Stellini stayed with Conte’s tried-and-tested 3-4-3 formation during his games in charge at Tottenham and there’s no sign he prefers a different tactic, especially given the players he has at his disposal. Pedro Porro, a January signing, and offseason recruit Ivan Perisic were brought in especially to be wing backs, for example.
He takes the helm with Tottenham occupying the fourth and final Champions League qualification spot, but under real threat by the teams below. Fifth-place Newcastle is two points back and has two games in hand while sixth-place Liverpool and seventh-place Brighton are seven points adrift having played two and three fewer games, respectively.

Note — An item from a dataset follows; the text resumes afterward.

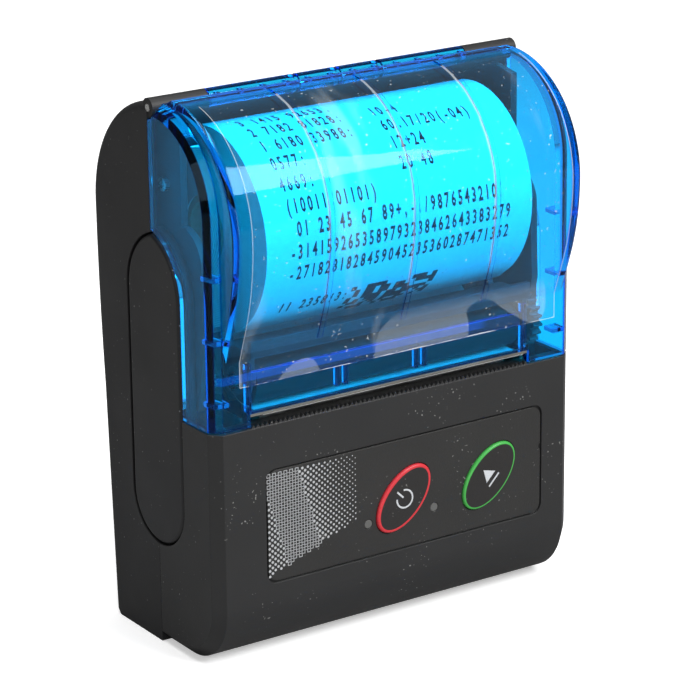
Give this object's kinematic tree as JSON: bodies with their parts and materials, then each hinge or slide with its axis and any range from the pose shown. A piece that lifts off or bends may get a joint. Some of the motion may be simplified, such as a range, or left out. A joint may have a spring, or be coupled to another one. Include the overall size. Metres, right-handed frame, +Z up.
{
  "type": "portable thermal printer",
  "caption": "Pocket receipt printer that stands upright: dark case, clear blue hinged cover over the paper roll, tear edge, two oval keys.",
  "frame": {"origin": "middle of the base, under the middle of the whole printer's box", "axes": "+X is the printer's right seen from the front, the front faces -Y and +Z is up; the cover's hinge lies along X"},
  "size_m": [0.0792, 0.0455, 0.1024],
  "materials": {
    "case_black": "fine matte texture",
    "front_black": "fine matte texture",
    "grip_black": "soft matte",
    "panel_film": "fine grained film",
    "button_film": "fine grained dome",
    "clear_blue": "polished clear blue",
    "clear_film": "thin clear film",
    "steel": "bright",
    "sheet_steel": "zinc plated",
    "aluminium": "satin",
    "ceramic": "glazed",
    "paper": "smooth thermal paper",
    "card": "plain card",
    "platen_rubber": "ground rubber",
    "gear_white": "moulded",
    "bay_black": "matte",
    "board_green": "solder mask",
    "chip_black": "matte",
    "battery_wrap": "shrink wrap",
    "motor_can": "plated can",
    "lens_grey": "smoked lens"
  },
  "bodies": {
    "housing": {"rear_shell": "case_black", "front_shell": "front_black", "left_grip": "grip_black", "right_grip": "grip_black", "overlay_panel": "panel_film", "hinge_pin": "steel", "stepper_motor": "motor_can", "head_springs": "steel", "print_chassis": "sheet_steel", "paper_bay": "bay_black", "paper_tail": "paper", "ear_screws": "steel", "case_screws": "steel", "main_board": "board_green", "key_switches": "steel", "board_chips": "chip_black", "charging_socket": "steel", "battery_pack": "battery_wrap", "power_light": "lens_grey", "status_light": "lens_grey"},
    "cover": {"cover": "clear_blue", "window_film": "clear_film", "tear_bar": "steel", "platen_bracket": "bay_black", "platen_bushes": "gear_white"},
    "platen": {"platen_roller": "platen_rubber", "platen_shaft": "steel", "platen_gear": "gear_white"},
    "idler": {"idler_gear": "gear_white"},
    "motor_rotor": {"motor_gear": "steel", "motor_shaft": "steel"},
    "paper": {"paper_roll": "paper", "paper_core": "card"},
    "print_head": {"print_head": "ceramic", "heat_sink": "aluminium"},
    "battery_door": {"battery_door": "case_black"},
    "power_button": {"power_button": "button_film"},
    "feed_button": {"feed_button": "button_film"}
  },
  "joints": [
    {"name": "cover_hinge", "type": "hinge", "parent": "housing", "child": "cover", "pos_m": [0, 0.00245, 0.10066], "axis": [-1, 0, 0], "range_deg": [0, 100]},
    {"name": "paper_spin", "type": "hinge", "parent": "housing", "child": "paper", "pos_m": [0, 0.0006, 0.0774], "axis": [1, 0, 0], "continuous": true},
    {"name": "platen_spin", "type": "hinge", "parent": "cover", "child": "platen", "pos_m": [0, -0.0094, 0.0522], "axis": [1, 0, 0], "continuous": true},
    {"name": "idler_spin", "type": "hinge", "parent": "housing", "child": "idler", "pos_m": [0, 0.00286, 0.0492], "axis": [1, 0, 0], "continuous": true},
    {"name": "motor_spin", "type": "hinge", "parent": "housing", "child": "motor_rotor", "pos_m": [0, 0.00507, 0.03881], "axis": [1, 0, 0], "continuous": true},
    {"name": "head_press", "type": "slide", "parent": "housing", "child": "print_head", "axis": [0, 0, -1], "range_m": [0, 0.0004], "stiffness_N_per_m": 800, "springref_m": -0.002, "deforming": ["head_springs"]},
    {"name": "battery_door_hinge", "type": "hinge", "parent": "housing", "child": "battery_door", "pos_m": [0, 0.019, 0.0073], "axis": [-1, 0, 0], "range_deg": [0, 75]},
    {"name": "power_press", "type": "slide", "parent": "housing", "child": "power_button", "axis": [0, 1, 0], "range_m": [0, 0.0005], "stiffness_N_per_m": 200, "springref_m": -0.0003},
    {"name": "feed_press", "type": "slide", "parent": "housing", "child": "feed_button", "axis": [0, 1, 0], "range_m": [0, 0.0005], "stiffness_N_per_m": 200, "springref_m": -0.0003}
  ],
  "couplings": [
    {"joint": "platen_spin", "follows": "paper_spin", "ratio": 4},
    {"joint": "idler_spin", "follows": "paper_spin", "ratio": -2.6667},
    {"joint": "motor_spin", "follows": "paper_spin", "ratio": 6.6667}
  ]
}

Tottenham’s recent form has been concerning, too, with the team having won just one of its last five games in all competitions. In the space of a week at the start of March, Tottenham lost to second-tier Sheffield United in the FA Cup’s last 16 and was eliminated from the Champions League at the same stage.
Stellini has to shore things up for the Premier League’s final stretch, starting for Tottenham with a match at Everton on April 3.
In the meantime, the club’s board will begin the search for a fourth permanent manager since Pochettino left in 2019. Here are some of the potential options:
Pochettino was fired by Tottenham when the team’s fortunes declined following its remarkable rise capped by an unlikely appearance in the Champions League final in 2019. Pochettino’s magic had worn off after 5 1/2 years at the club but, after a four-year break, he would return energized. The fans would certainly like it, though chairman Daniel Levy might have moved on. Pochettino has been without a job since leaving Paris Saint-Germain in July.
The 35-year-old Nagelsmann is available after being fired by Bayern Munich on Friday. He is young and ambitious and might have his eye on bigger jobs, potentially Real Madrid if Carlo Ancelotti leaves at the end of the season. It would be a reversal of policy, with Tottenham coming off hiring Jose Mourinho and Conte — experienced managers who were a supposed guarantee of trophies. That didn’t happen and bringing in Nagelsmann would represent a breath of fresh air, akin to Pochettino when he joined in 2014.
ROBERTO DE ZERBI
De Zerbi, an Italian like Conte, has taken Brighton to new levels since joining as a replacement for Graham Potter in September. The team has lost just one of its last 13 games after adapting to De Zerbi’s bold playing style and is in a good position to qualify for Europe for the first time. A sharp tactician, De Zerbi is unlikely to be short of offers in the coming years so Tottenham could get in first by making an aggressive appointment.